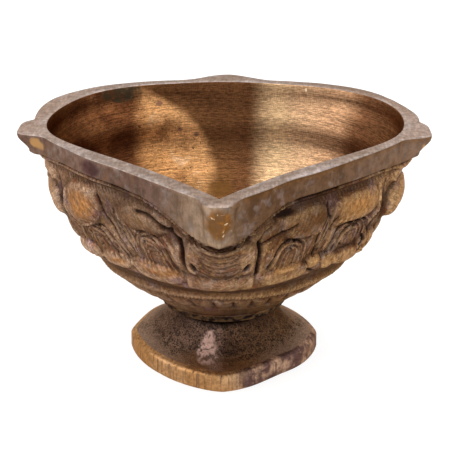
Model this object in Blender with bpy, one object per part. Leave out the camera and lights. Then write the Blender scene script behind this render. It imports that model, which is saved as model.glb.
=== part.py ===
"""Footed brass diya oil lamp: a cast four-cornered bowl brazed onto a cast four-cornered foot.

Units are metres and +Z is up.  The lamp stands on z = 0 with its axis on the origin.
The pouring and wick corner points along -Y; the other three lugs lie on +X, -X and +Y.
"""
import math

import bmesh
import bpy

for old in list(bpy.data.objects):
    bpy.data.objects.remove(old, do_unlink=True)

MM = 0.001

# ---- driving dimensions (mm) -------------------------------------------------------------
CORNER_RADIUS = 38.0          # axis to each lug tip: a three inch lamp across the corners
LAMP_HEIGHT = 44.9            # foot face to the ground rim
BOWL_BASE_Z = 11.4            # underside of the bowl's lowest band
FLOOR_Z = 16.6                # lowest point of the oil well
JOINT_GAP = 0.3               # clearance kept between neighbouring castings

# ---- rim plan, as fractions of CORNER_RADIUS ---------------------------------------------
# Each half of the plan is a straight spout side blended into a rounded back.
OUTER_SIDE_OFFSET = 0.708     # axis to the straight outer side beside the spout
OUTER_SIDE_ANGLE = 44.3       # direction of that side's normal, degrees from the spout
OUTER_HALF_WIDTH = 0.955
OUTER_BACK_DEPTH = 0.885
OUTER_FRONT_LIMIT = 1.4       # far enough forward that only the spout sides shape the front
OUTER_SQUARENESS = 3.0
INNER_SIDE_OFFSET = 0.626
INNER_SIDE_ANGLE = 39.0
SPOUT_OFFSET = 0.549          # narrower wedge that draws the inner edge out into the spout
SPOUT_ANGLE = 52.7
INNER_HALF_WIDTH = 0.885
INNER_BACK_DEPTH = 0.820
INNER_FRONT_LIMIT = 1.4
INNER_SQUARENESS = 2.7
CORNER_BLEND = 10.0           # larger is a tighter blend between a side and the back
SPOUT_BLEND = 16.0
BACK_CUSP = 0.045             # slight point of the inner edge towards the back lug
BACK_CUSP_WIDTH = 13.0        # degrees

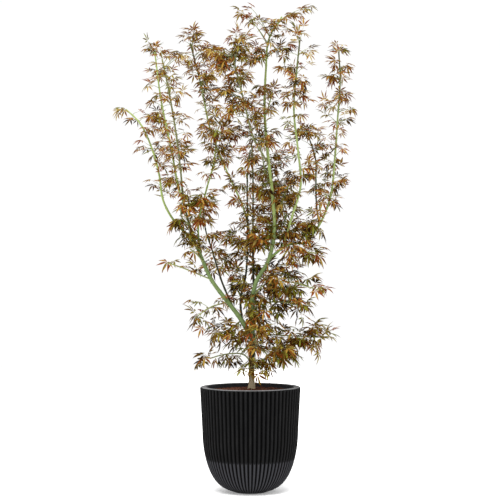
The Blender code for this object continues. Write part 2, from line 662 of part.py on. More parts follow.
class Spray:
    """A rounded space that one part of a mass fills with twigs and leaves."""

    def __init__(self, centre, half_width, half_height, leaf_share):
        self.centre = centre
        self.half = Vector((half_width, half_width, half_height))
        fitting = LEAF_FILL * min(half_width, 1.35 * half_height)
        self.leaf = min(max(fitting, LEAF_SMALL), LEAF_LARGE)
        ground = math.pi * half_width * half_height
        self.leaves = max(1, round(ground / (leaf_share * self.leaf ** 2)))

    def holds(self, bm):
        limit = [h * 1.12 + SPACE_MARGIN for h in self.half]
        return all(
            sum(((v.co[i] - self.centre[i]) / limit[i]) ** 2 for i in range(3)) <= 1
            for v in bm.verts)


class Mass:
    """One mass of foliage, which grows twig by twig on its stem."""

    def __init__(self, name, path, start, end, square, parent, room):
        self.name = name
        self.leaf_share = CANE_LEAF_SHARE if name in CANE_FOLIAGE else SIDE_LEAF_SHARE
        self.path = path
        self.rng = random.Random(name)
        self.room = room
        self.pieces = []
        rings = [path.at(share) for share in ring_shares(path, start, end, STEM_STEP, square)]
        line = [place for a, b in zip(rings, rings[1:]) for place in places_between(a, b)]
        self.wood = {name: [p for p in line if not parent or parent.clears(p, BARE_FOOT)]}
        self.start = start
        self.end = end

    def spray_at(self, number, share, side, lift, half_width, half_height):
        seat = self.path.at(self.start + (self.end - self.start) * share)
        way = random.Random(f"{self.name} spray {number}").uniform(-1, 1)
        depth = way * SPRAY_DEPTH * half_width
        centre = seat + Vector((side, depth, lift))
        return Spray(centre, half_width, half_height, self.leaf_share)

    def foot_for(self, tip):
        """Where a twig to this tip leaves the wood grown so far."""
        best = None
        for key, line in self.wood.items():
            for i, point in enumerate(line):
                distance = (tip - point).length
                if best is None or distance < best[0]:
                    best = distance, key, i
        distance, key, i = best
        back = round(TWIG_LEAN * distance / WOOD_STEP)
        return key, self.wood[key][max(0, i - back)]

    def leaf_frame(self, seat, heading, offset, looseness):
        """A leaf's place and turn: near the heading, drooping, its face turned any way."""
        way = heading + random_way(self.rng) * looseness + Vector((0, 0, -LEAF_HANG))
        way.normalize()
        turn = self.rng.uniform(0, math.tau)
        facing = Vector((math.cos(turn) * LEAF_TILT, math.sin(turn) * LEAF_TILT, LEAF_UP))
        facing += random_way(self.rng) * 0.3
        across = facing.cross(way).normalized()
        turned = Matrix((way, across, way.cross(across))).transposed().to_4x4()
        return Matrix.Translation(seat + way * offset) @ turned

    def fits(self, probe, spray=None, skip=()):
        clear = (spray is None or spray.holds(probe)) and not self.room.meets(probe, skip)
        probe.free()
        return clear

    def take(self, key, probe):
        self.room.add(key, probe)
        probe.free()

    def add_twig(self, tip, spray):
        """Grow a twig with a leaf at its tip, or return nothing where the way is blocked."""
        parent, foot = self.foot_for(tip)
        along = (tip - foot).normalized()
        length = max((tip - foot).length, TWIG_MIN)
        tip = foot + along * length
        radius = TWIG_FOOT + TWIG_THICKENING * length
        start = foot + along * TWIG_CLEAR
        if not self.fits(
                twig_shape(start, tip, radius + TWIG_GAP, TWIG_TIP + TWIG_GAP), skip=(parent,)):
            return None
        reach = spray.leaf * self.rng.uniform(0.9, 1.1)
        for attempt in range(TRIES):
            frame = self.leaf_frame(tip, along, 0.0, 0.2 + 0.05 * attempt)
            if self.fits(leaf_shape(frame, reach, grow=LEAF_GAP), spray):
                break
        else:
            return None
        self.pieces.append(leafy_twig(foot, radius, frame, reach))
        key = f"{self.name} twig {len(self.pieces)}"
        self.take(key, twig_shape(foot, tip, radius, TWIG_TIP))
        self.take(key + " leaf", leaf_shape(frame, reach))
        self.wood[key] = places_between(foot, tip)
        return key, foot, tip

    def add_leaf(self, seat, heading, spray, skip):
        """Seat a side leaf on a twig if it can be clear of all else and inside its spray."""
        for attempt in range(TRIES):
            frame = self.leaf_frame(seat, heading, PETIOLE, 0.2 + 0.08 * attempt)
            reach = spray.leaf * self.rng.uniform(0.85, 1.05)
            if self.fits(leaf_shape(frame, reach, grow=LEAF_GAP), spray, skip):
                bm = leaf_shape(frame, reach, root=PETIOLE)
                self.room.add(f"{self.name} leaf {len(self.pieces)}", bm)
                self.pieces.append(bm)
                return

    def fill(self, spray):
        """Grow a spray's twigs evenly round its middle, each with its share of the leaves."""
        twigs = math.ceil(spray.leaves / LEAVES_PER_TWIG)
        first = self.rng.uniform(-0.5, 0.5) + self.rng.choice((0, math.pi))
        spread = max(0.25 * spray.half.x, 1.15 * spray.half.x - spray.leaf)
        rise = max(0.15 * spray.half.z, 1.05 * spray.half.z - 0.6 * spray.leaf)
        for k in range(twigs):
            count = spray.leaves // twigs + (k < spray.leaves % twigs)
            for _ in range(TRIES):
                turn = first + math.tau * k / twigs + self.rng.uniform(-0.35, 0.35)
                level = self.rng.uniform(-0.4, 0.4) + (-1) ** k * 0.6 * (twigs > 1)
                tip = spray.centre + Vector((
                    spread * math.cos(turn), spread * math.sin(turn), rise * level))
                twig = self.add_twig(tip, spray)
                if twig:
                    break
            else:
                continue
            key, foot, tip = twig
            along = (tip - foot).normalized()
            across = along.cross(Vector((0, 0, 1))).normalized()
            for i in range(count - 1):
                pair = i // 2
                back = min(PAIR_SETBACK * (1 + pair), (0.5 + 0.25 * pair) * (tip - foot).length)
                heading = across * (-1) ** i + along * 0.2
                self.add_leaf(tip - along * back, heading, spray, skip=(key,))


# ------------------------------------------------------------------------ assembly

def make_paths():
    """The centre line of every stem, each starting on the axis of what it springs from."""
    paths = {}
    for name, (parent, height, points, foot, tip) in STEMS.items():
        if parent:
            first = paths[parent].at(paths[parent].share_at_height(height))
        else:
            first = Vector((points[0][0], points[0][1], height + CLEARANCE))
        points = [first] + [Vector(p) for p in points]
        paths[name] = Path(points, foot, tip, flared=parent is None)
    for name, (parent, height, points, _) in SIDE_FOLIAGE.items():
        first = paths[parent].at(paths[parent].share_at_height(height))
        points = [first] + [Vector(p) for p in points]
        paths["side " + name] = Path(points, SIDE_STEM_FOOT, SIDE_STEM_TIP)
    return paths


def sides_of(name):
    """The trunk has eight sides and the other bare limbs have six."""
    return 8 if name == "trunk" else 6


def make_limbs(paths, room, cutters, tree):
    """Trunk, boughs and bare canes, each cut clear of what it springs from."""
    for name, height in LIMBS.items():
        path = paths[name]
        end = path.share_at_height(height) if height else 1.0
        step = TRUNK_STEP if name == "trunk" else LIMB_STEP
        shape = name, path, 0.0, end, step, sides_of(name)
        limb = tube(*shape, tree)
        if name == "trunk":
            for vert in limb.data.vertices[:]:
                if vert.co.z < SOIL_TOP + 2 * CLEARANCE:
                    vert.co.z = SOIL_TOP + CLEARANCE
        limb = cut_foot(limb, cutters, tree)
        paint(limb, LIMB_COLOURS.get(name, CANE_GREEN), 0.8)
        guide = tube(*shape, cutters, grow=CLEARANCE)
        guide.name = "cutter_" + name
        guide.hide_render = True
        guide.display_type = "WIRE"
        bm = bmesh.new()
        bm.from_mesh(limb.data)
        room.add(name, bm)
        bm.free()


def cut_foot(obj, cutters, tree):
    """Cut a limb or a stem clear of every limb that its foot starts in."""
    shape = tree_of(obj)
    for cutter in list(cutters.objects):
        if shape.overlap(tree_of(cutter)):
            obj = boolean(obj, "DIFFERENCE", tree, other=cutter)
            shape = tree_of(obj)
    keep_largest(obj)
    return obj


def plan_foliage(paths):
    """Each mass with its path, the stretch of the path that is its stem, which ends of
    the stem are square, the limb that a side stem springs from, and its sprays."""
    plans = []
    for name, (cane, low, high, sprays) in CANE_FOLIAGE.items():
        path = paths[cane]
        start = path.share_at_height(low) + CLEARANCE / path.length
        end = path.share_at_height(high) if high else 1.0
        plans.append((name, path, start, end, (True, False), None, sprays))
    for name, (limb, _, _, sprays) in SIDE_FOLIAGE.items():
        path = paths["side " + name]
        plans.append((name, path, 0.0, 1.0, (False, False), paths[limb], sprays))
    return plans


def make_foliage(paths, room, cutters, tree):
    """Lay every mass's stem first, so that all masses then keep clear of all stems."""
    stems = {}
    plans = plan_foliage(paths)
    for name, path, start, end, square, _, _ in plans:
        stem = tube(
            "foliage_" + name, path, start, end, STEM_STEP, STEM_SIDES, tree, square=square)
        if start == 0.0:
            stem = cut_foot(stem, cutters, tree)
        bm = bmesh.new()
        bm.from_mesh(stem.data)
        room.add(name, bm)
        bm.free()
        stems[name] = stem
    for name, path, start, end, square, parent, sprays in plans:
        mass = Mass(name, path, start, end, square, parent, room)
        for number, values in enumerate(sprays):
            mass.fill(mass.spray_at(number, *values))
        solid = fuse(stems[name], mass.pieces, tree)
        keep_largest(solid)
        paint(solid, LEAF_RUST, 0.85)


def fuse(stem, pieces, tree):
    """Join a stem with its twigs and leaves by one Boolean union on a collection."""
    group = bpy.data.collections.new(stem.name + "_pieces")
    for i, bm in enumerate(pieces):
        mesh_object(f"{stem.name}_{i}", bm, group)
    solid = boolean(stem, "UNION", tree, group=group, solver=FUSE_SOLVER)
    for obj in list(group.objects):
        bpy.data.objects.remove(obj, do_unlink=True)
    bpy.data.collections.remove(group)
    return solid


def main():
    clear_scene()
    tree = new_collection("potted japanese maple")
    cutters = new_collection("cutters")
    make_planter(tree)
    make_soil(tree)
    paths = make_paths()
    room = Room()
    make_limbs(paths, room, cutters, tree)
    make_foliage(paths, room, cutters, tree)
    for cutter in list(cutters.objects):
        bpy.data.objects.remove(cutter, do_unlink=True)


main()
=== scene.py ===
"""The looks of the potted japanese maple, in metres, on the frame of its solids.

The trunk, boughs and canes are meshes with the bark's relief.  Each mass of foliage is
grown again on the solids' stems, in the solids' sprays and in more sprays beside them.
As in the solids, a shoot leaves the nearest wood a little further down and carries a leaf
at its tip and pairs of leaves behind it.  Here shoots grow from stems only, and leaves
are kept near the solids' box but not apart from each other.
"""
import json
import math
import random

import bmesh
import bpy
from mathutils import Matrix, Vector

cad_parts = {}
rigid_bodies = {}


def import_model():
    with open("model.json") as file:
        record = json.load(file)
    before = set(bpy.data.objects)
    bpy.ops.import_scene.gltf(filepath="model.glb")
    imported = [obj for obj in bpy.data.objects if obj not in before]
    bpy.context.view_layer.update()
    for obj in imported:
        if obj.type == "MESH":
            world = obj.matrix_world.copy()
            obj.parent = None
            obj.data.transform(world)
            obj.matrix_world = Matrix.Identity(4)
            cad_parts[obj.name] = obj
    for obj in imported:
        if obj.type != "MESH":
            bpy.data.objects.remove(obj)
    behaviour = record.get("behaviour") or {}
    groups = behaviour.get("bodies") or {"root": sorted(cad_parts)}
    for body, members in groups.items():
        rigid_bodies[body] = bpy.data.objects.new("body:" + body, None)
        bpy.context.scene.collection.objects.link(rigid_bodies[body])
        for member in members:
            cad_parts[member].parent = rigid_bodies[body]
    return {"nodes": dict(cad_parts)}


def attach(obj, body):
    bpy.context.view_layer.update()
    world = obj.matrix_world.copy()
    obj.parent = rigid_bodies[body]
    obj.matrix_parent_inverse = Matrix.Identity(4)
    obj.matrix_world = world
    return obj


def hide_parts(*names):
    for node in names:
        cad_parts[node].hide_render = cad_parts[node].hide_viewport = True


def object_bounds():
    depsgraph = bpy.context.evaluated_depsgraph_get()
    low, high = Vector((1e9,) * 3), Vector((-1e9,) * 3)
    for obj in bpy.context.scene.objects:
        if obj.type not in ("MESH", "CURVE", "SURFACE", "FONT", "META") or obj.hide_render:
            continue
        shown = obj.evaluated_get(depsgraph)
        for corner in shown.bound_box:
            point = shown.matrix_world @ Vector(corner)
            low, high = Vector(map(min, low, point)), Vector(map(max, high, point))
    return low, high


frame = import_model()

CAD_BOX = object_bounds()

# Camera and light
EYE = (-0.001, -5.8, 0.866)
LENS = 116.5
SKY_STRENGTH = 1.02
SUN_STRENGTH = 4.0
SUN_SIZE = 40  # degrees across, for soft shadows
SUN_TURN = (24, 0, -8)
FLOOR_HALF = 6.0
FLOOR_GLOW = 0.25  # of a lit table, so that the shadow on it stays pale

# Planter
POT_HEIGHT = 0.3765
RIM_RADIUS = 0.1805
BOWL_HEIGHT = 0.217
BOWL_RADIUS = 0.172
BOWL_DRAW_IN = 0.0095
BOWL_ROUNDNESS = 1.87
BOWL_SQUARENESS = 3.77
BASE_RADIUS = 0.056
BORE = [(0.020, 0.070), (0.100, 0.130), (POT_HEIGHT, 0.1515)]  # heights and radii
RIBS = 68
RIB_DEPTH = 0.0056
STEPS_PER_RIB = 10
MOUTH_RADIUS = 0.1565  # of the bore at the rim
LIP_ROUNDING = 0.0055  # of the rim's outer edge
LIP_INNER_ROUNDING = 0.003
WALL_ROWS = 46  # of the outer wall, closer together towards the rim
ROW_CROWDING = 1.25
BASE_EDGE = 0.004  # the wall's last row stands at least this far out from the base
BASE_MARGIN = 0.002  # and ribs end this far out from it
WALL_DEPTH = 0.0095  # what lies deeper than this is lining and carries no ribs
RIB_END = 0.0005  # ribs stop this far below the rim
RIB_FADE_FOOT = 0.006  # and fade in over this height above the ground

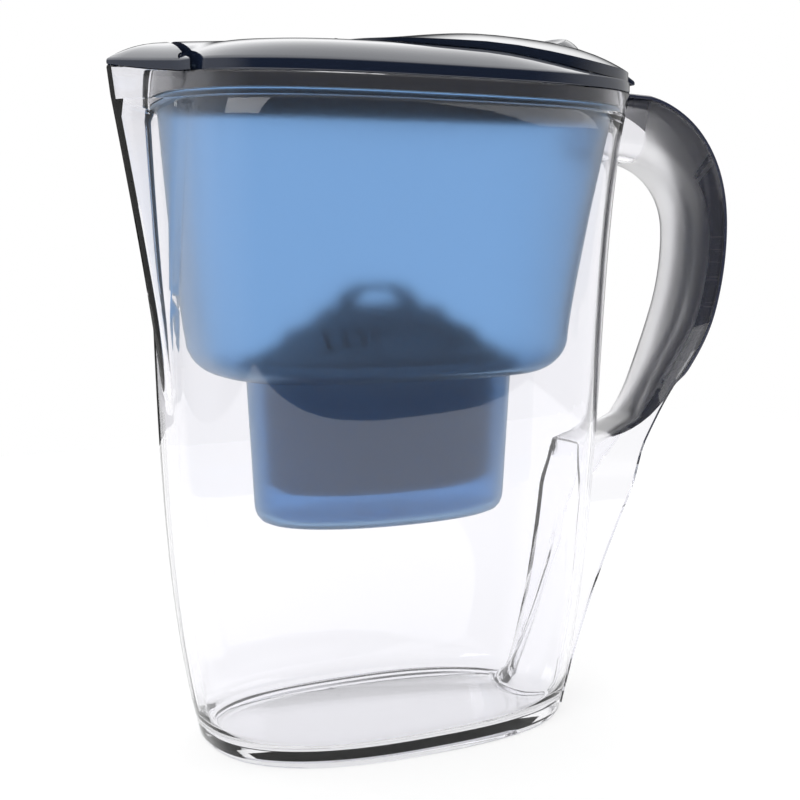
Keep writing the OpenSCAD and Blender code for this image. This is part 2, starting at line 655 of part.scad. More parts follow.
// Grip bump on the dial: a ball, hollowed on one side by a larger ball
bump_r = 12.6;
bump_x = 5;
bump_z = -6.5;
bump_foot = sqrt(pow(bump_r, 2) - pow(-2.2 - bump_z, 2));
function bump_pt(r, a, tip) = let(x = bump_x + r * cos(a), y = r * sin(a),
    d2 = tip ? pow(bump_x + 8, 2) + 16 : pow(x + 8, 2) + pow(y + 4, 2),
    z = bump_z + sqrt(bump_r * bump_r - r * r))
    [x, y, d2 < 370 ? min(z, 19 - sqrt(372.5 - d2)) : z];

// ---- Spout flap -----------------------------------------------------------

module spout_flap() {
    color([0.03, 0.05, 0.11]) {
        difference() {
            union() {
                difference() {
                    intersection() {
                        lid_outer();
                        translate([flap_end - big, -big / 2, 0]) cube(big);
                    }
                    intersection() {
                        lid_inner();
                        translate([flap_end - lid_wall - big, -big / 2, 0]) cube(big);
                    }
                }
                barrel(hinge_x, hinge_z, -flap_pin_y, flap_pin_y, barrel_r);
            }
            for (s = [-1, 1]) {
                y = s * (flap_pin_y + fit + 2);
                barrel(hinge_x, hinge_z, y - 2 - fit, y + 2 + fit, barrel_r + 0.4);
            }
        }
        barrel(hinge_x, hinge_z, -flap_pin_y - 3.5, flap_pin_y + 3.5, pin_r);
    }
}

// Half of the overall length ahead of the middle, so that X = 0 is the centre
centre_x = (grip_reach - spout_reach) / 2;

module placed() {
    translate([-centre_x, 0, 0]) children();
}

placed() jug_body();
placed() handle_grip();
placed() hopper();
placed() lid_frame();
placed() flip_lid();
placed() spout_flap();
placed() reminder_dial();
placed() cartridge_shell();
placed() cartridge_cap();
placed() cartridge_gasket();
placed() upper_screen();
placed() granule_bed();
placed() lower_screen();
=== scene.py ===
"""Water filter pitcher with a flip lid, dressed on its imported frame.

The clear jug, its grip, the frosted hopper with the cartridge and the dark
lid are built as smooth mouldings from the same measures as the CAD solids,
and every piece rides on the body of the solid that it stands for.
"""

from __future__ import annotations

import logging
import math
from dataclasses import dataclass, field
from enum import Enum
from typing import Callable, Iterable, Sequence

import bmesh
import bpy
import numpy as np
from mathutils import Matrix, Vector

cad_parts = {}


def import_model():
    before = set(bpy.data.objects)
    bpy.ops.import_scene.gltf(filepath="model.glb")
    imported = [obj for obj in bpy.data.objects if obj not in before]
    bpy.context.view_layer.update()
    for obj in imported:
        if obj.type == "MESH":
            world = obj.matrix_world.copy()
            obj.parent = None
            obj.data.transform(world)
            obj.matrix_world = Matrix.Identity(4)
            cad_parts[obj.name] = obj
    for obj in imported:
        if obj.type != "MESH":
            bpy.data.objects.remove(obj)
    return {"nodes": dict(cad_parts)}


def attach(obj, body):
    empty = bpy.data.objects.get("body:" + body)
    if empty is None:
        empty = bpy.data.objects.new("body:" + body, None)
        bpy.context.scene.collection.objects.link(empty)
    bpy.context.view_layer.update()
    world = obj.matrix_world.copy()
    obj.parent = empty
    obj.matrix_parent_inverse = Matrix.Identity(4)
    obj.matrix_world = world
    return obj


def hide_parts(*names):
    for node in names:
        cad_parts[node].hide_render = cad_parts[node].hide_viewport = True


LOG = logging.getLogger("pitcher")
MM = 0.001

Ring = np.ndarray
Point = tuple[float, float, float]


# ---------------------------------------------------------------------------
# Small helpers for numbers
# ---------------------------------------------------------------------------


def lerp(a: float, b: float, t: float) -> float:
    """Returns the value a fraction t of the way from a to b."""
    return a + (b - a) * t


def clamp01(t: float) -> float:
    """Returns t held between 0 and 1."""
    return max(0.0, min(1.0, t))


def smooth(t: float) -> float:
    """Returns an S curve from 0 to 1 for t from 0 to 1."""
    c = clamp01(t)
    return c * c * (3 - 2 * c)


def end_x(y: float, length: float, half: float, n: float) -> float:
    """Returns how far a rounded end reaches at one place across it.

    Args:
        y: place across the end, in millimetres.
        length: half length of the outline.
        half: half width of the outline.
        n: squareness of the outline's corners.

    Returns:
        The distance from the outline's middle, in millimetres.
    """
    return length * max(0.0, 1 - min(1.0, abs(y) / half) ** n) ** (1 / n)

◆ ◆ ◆

DESCRIPTION OF THE TASK: Give again the run of lines that opens at the line with "placed() reminder_dial();" and closes at the line with "Point = tuple[float, float, float]", exactly, and only that run.

ANSWER TO THIS EXERCISE:
placed() reminder_dial();
placed() cartridge_shell();
placed() cartridge_cap();
placed() cartridge_gasket();
placed() upper_screen();
placed() granule_bed();
placed() lower_screen();
=== scene.py ===
"""Water filter pitcher with a flip lid, dressed on its imported frame.

The clear jug, its grip, the frosted hopper with the cartridge and the dark
lid are built as smooth mouldings from the same measures as the CAD solids,
and every piece rides on the body of the solid that it stands for.
"""

from __future__ import annotations

import logging
import math
from dataclasses import dataclass, field
from enum import Enum
from typing import Callable, Iterable, Sequence

import bmesh
import bpy
import numpy as np
from mathutils import Matrix, Vector

cad_parts = {}


def import_model():
    before = set(bpy.data.objects)
    bpy.ops.import_scene.gltf(filepath="model.glb")
    imported = [obj for obj in bpy.data.objects if obj not in before]
    bpy.context.view_layer.update()
    for obj in imported:
        if obj.type == "MESH":
            world = obj.matrix_world.copy()
            obj.parent = None
            obj.data.transform(world)
            obj.matrix_world = Matrix.Identity(4)
            cad_parts[obj.name] = obj
    for obj in imported:
        if obj.type != "MESH":
            bpy.data.objects.remove(obj)
    return {"nodes": dict(cad_parts)}


def attach(obj, body):
    empty = bpy.data.objects.get("body:" + body)
    if empty is None:
        empty = bpy.data.objects.new("body:" + body, None)
        bpy.context.scene.collection.objects.link(empty)
    bpy.context.view_layer.update()
    world = obj.matrix_world.copy()
    obj.parent = empty
    obj.matrix_parent_inverse = Matrix.Identity(4)
    obj.matrix_world = world
    return obj


def hide_parts(*names):
    for node in names:
        cad_parts[node].hide_render = cad_parts[node].hide_viewport = True


LOG = logging.getLogger("pitcher")
MM = 0.001

Ring = np.ndarray
Point = tuple[float, float, float]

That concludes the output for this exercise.